═══ Data supplied ═══

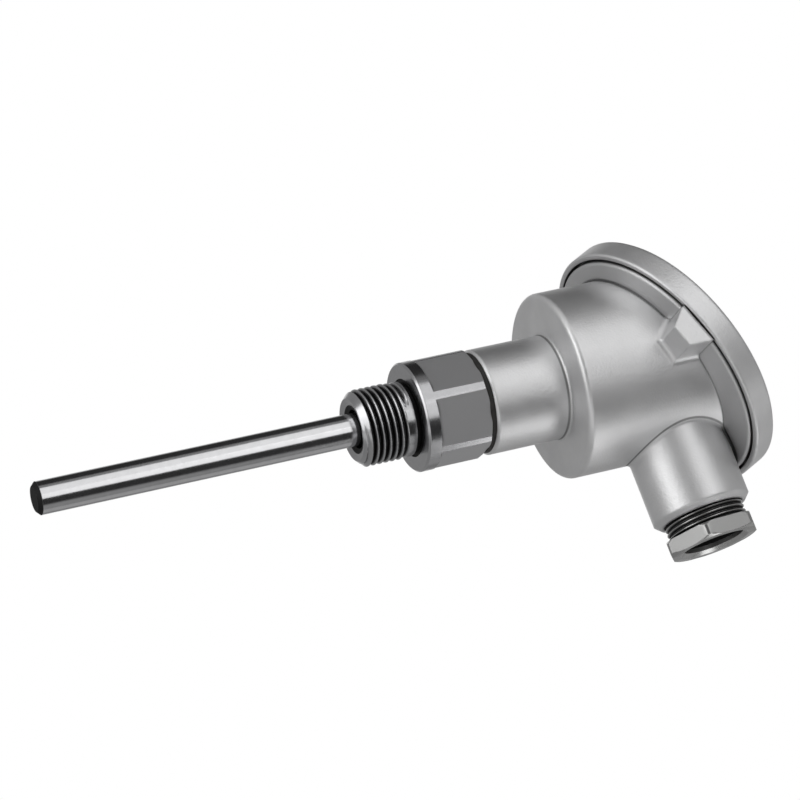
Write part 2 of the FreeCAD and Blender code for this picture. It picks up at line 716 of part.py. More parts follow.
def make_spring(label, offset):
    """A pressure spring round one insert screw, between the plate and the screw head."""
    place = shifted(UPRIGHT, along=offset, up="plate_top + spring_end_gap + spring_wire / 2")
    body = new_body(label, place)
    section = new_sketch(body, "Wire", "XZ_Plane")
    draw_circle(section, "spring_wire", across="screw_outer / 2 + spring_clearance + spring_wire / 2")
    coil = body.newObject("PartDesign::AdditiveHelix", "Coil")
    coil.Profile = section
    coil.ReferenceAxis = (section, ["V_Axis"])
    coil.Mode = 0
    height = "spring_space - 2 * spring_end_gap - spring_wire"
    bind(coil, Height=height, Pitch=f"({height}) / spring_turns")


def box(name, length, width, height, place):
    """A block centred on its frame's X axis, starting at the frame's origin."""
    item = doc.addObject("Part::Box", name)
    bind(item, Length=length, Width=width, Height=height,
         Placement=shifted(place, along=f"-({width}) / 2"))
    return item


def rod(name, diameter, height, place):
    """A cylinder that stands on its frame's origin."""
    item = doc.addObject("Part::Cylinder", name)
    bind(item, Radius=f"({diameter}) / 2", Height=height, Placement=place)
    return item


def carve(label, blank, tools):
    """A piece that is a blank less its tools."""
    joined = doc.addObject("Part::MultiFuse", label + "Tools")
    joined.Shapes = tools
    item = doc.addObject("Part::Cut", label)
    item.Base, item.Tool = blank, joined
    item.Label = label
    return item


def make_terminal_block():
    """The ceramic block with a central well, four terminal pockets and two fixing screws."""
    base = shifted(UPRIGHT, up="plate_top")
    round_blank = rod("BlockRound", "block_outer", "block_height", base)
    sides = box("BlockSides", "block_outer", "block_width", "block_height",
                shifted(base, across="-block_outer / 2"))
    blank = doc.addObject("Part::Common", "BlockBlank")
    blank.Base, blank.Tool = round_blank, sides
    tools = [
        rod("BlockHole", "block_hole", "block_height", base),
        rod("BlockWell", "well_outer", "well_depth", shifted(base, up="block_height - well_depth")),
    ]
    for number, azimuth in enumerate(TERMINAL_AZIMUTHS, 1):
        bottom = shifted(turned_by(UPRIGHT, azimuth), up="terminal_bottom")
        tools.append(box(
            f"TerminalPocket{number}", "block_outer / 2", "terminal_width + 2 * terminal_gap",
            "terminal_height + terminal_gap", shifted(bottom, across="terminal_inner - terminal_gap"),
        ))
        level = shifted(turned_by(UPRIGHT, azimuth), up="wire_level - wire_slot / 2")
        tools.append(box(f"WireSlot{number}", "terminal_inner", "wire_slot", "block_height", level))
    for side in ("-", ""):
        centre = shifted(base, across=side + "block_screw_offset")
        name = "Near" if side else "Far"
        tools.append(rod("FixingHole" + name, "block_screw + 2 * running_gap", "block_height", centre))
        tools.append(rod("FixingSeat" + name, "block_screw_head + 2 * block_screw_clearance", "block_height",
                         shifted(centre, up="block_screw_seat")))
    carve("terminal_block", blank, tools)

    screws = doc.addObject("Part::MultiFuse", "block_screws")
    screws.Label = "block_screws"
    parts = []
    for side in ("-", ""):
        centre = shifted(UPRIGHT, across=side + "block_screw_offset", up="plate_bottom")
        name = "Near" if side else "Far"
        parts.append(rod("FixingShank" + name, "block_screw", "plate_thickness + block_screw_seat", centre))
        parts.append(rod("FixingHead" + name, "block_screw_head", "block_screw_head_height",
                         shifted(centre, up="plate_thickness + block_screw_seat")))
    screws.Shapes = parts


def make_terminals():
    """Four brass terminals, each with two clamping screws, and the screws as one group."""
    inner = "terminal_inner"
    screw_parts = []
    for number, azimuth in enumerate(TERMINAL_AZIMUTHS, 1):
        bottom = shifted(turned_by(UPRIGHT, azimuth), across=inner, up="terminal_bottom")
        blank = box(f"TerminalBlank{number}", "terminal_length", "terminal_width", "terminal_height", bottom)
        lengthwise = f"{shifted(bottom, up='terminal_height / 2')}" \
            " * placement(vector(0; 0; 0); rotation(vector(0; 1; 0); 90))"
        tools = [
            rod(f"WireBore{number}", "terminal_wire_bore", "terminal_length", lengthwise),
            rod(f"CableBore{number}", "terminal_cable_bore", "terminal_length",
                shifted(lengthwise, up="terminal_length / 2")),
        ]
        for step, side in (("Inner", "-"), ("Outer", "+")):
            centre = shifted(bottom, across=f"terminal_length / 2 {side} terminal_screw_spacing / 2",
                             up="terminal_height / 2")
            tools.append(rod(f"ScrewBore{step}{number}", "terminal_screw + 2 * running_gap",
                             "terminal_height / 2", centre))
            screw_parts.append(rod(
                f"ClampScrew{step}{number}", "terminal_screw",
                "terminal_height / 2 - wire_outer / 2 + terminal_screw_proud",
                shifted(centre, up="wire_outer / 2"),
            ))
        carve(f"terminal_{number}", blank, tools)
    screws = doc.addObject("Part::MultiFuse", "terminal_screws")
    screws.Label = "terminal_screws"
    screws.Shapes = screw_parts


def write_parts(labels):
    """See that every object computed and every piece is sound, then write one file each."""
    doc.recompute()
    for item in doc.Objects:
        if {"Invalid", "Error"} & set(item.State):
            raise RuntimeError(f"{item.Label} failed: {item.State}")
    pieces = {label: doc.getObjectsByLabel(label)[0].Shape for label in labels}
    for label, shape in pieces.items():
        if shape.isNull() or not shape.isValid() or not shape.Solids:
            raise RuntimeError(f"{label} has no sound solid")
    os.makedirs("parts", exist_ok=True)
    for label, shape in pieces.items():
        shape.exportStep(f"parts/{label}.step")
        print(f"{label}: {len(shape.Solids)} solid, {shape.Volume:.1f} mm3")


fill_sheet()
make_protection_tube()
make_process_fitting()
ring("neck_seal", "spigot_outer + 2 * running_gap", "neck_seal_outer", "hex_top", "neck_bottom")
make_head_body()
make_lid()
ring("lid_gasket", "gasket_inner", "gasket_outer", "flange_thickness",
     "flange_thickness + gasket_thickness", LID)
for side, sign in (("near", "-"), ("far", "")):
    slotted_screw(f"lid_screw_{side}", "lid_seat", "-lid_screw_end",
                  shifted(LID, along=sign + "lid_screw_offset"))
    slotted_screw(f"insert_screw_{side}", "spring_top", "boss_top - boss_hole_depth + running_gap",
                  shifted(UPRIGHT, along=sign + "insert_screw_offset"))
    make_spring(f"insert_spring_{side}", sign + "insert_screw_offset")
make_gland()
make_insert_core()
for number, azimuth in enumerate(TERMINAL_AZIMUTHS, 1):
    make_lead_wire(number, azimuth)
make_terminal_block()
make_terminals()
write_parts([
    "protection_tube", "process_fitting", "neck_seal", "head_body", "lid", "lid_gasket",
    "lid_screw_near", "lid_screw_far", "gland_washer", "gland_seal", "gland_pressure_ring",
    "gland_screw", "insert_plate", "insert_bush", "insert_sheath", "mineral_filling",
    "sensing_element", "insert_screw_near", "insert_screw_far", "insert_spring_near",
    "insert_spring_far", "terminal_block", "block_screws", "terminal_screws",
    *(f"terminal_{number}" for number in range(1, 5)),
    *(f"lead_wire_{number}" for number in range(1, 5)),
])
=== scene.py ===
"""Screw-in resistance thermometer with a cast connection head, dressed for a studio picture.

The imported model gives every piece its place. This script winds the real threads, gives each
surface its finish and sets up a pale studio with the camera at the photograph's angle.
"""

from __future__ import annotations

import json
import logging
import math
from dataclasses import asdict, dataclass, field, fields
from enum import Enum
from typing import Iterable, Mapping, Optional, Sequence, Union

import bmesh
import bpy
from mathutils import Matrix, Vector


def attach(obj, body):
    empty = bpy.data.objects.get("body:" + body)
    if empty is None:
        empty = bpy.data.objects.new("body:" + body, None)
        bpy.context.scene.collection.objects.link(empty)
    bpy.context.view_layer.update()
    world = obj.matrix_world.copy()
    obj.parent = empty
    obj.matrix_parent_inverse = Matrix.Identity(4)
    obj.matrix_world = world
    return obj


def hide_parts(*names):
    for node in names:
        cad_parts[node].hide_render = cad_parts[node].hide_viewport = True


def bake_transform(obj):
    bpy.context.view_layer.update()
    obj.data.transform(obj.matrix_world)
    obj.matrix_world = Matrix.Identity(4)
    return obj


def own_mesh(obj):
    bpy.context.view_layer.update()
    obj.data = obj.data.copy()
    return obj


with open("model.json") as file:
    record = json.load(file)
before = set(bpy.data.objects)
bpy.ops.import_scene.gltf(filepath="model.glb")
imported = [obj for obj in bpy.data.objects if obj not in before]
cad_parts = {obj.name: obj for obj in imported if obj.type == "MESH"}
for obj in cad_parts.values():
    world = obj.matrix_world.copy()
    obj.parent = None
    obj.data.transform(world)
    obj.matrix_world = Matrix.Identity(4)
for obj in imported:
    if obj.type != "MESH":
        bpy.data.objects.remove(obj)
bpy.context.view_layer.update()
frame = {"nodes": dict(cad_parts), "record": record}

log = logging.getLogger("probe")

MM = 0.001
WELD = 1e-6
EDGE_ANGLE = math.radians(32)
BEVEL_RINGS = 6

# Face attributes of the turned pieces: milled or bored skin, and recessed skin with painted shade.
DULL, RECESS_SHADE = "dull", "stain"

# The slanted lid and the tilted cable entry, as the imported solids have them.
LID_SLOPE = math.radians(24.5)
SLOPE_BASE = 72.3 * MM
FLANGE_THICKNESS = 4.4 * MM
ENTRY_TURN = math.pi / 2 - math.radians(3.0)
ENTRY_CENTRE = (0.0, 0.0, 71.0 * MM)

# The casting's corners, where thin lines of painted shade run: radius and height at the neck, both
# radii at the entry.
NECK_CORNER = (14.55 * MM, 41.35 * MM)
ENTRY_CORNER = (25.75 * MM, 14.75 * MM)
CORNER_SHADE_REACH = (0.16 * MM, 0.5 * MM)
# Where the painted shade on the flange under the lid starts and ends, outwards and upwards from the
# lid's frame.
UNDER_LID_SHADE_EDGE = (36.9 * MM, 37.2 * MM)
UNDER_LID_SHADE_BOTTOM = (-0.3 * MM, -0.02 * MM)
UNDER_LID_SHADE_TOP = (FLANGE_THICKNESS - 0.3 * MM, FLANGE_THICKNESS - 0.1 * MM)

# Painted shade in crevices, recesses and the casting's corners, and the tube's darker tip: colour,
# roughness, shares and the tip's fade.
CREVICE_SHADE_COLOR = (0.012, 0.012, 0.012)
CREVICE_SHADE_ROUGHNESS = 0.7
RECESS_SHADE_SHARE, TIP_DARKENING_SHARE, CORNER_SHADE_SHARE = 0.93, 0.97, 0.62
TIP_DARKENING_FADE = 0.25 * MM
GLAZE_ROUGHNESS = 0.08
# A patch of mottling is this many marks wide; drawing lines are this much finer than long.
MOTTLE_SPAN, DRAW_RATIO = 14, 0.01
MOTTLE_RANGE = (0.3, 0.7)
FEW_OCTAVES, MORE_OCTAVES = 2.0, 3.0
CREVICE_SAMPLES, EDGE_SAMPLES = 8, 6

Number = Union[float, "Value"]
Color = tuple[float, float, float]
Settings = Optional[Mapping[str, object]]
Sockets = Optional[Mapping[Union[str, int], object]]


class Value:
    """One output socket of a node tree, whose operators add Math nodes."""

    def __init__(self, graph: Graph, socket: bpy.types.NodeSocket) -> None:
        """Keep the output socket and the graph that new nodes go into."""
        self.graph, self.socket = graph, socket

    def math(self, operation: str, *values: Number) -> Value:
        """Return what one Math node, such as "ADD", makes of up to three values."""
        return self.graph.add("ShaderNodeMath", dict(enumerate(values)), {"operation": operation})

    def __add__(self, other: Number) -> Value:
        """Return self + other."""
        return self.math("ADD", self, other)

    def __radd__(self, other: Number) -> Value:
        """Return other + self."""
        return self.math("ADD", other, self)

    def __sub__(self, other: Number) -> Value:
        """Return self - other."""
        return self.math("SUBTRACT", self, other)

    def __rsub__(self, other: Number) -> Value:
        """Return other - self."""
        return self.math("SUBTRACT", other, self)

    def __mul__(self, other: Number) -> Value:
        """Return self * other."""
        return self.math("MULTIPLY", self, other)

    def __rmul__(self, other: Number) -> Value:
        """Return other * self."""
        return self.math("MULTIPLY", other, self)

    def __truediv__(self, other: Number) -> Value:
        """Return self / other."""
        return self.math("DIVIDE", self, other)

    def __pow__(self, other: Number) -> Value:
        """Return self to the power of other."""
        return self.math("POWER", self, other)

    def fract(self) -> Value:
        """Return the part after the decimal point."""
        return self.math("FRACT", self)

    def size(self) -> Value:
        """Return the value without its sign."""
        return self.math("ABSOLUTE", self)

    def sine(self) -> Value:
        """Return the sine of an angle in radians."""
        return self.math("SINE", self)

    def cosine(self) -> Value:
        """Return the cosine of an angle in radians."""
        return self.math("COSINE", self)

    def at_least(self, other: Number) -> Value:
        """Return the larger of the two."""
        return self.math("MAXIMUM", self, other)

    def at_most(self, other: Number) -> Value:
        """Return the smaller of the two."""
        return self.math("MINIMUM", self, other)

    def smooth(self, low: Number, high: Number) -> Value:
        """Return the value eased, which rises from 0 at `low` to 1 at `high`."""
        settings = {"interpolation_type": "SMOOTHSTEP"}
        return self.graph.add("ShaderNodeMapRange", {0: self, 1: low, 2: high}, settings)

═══
═══ Data supplied ═══

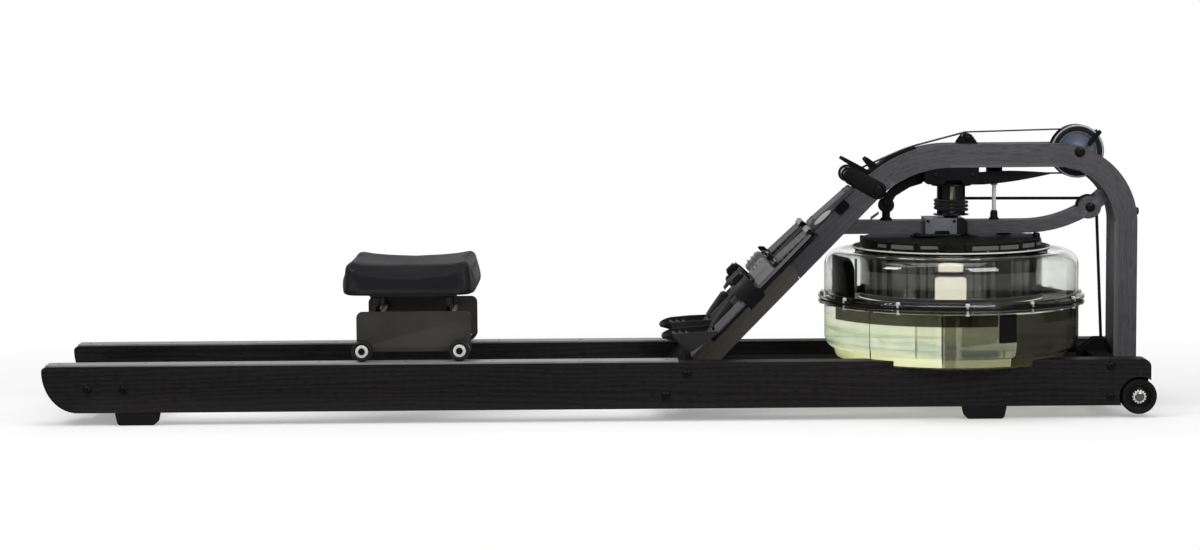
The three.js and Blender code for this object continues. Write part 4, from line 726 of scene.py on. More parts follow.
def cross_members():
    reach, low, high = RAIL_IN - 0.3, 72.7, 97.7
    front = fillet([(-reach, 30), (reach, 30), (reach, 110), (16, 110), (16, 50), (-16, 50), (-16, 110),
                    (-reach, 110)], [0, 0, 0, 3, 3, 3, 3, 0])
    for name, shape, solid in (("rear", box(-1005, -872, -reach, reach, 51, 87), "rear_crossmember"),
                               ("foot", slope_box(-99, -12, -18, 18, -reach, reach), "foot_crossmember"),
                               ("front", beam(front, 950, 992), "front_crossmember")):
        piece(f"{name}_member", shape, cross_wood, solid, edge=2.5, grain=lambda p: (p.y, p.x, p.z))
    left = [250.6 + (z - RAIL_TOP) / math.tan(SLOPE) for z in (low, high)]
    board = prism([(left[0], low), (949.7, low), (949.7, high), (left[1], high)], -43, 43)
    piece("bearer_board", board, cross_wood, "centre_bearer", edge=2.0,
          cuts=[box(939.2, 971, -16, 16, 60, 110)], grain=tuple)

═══

Produce only the lines from the line containing "- boss_hole_depth +" through the line containing "cad_parts[node].hide_render = cad_parts[node].hide_viewport", inclusive of both, exactly as they stand in the entries above.

    slotted_screw(f"insert_screw_{side}", "spring_top", "boss_top - boss_hole_depth + running_gap",
                  shifted(UPRIGHT, along=sign + "insert_screw_offset"))
    make_spring(f"insert_spring_{side}", sign + "insert_screw_offset")
make_gland()
make_insert_core()
for number, azimuth in enumerate(TERMINAL_AZIMUTHS, 1):
    make_lead_wire(number, azimuth)
make_terminal_block()
make_terminals()
write_parts([
    "protection_tube", "process_fitting", "neck_seal", "head_body", "lid", "lid_gasket",
    "lid_screw_near", "lid_screw_far", "gland_washer", "gland_seal", "gland_pressure_ring",
    "gland_screw", "insert_plate", "insert_bush", "insert_sheath", "mineral_filling",
    "sensing_element", "insert_screw_near", "insert_screw_far", "insert_spring_near",
    "insert_spring_far", "terminal_block", "block_screws", "terminal_screws",
    *(f"terminal_{number}" for number in range(1, 5)),
    *(f"lead_wire_{number}" for number in range(1, 5)),
])
=== scene.py ===
"""Screw-in resistance thermometer with a cast connection head, dressed for a studio picture.

The imported model gives every piece its place. This script winds the real threads, gives each
surface its finish and sets up a pale studio with the camera at the photograph's angle.
"""

from __future__ import annotations

import json
import logging
import math
from dataclasses import asdict, dataclass, field, fields
from enum import Enum
from typing import Iterable, Mapping, Optional, Sequence, Union

import bmesh
import bpy
from mathutils import Matrix, Vector


def attach(obj, body):
    empty = bpy.data.objects.get("body:" + body)
    if empty is None:
        empty = bpy.data.objects.new("body:" + body, None)
        bpy.context.scene.collection.objects.link(empty)
    bpy.context.view_layer.update()
    world = obj.matrix_world.copy()
    obj.parent = empty
    obj.matrix_parent_inverse = Matrix.Identity(4)
    obj.matrix_world = world
    return obj


def hide_parts(*names):
    for node in names:
        cad_parts[node].hide_render = cad_parts[node].hide_viewport = True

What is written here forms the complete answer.